Para el momento de la foto se encontraban de paseo por Los Andes.
Estaría cercano el momento de apertura de “El Negocio”, empresa que nunca más les dejaría tomarse unas vacaciones juntos pero que les brindaría la estabilidad económica para graduar a 5 hijos en la universidad y ayudar a mucha familia.
María, mi abuela, siempre dijo que el negocio llevaba realmente el nombre de “Bodega La Llanera”, en honor a sus orígenes, pero nunca llego a colgarse el rótulo sobre la puerta. Simplemente era para todos los vecinos “La bodega de Don Ítalo y Dona María”.
En el negocio aprendí a sumar enormes cuentas en un cuaderno de hojas blancas, apuntar los créditos, cobrar y dar el cambio, despachar pedidos y reponer mercancía ayudando a los abuelos en las vacaciones escolares. La colaboración en casa y en el negocio era una cuestión sobreentendida sin llegar a sentirse como obligación. Estar desocupado era más bien sinónimo de aburrimiento.
Para entonces el azúcar venia en enormes sacos de 50 kilos y había que pesar los cuartos, medios y kilos completos en bolsas de papel marrón a las que se les plegaba de tal manera que quedaban selladas como un paquete sin necesidad de usar grapas ni presión.
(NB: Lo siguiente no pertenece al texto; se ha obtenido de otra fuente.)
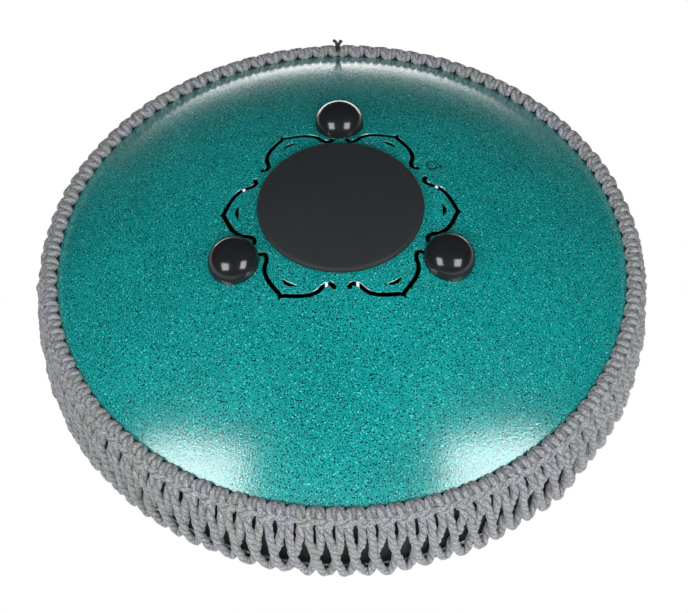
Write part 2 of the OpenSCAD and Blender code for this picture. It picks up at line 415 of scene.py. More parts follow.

Las pastillas de jabón de lavar venían sueltas en cajas y había que envolverlas en papel periódico una a una y apilarlas. Me encantaba abrir el estante de la papelería y sentir el olor de las resmas de papel impecables, los lápices aun sin punta, los borradores, los cuadernos toscos y sencillos.
La nevera grande, de 6 cuerpos, mostraba refrescos embotellados de todos los sabores: cola, colita, naranja, piña, uva y limón. También leche fresca, zumos y las bebidas preparadas. Pero mi vitrina favorita era la de las empanadas y los pasteles. Cada mañana llegaban por encargo empanadas y pasteles rellenos de caraotas, queso o carne. Antes de las 9 de la mañana ya no quedaba ninguno. Todos vendidos, menos los que nos desayunábamos cada uno de los que estuviésemos despachando ese día.
Todo se me hacía grande entonces: las vitrinas, los mostradores, los anaqueles, la nevera, el saco de azúcar. Hoy veo lo que queda del negocio y además de ser todo tan antiguo, me parece ya tan pequeño y frágil como mi recuerdo.
Mi abuelo Ítalo falleció hace 25 años, y mi abuela María entre los vericuetos de la razón a veces nos pregunta por qué no ha llegado a casa si hace ya 3 días que se marchó.
El negocio aún existe, con otros propietarios, pero funciona a marcha muy lenta pues una tormenta llamada revolución ha mermado su fin inicial que fue sacar adelante a una familia.
Me gusta recordarme sentada en la puerta junto a mi prima, merendando un ponqué y un refresco, imaginándome el rótulo con el nombre que mi abuela quería para «El Negocio» sobre nuestras cabezas. Un nombre que nunca fue necesario para ser conocido y menos, para permanecer en nuestra memoria imborrablemente.